A unified memory network architecture for in-memory computing in commodity servers

Abstract

In-memory computing is emerging as a promising paradigm in commodity servers to accelerate data-intensive processing by striving to keep the entire dataset in DRAM. To address the tremendous pressure on the main memory system, discrete memory modules can be networked together to form a memory pool, enabled by recent trends towards richer memory interfaces (e.g. Hybrid Memory Cubes, or HMCs). Such an inter-memory network provides a scalable fabric to expand memory capacity, but still suffers from long multi-hop latency, limited bandwidth, and high power consumption — problems that will continue to exacerbate as the gap between interconnect and transistor performance grows. Moreover, inside each memory module, an intra-memory network (NoC) is typically employed to connect different memory partitions. Without careful design, the back-pressure inside the memory modules can further propagate to the inter-memory network to cause a performance bottleneck.
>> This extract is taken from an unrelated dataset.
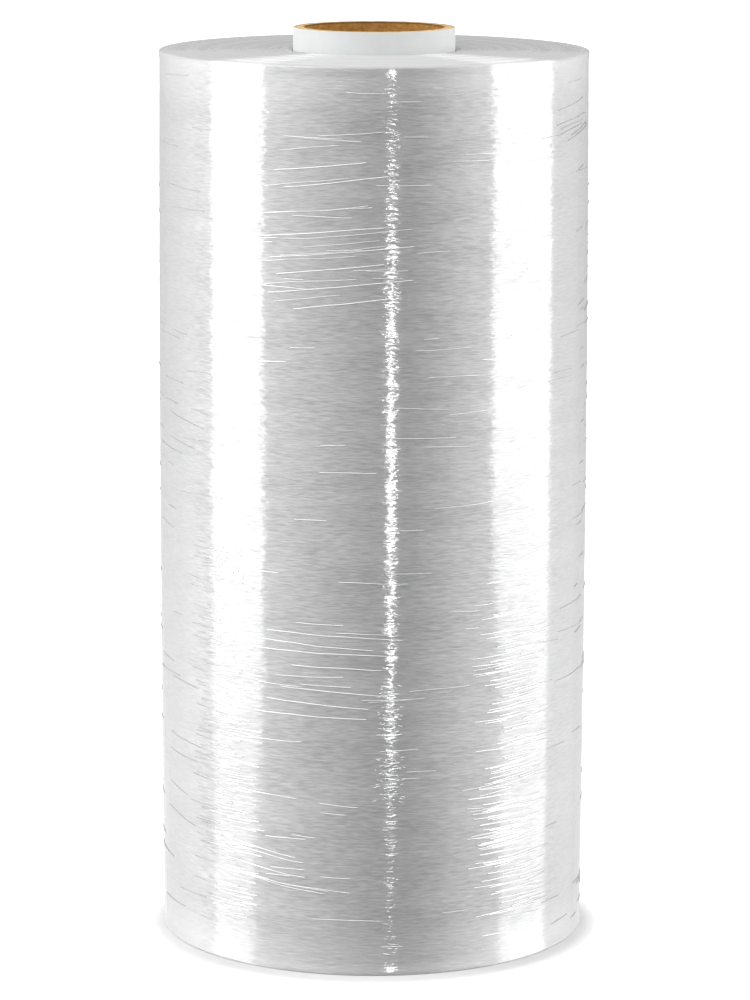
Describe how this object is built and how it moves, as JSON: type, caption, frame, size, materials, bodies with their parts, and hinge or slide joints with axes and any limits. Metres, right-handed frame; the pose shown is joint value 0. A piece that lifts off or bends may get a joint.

To address these problems, we propose co-optimization of intra- and inter-memory network. First, we re-organize the intra-memory network structure, and provide a smart I/O interface to reuse the intra-memory NoC as the network switches for inter-memory communication, thus forming a unified memory network. Based on this architecture, we further optimize the inter-memory network for both high performance and lower energy, including a distance-aware selective compression scheme to drastically reduce communication burden, and a light-weight power-gating algorithm to turn off under-utilized links while guaranteeing a connected graph and deadlock-free routing. We develop an event-driven simulator to model our proposed architectures. Experiment results based on both synthetic traffic and real big-data workloads show that our unified memory network architecture can achieve 75.1% average memory access latency reduction and 22.1% total memory energy saving.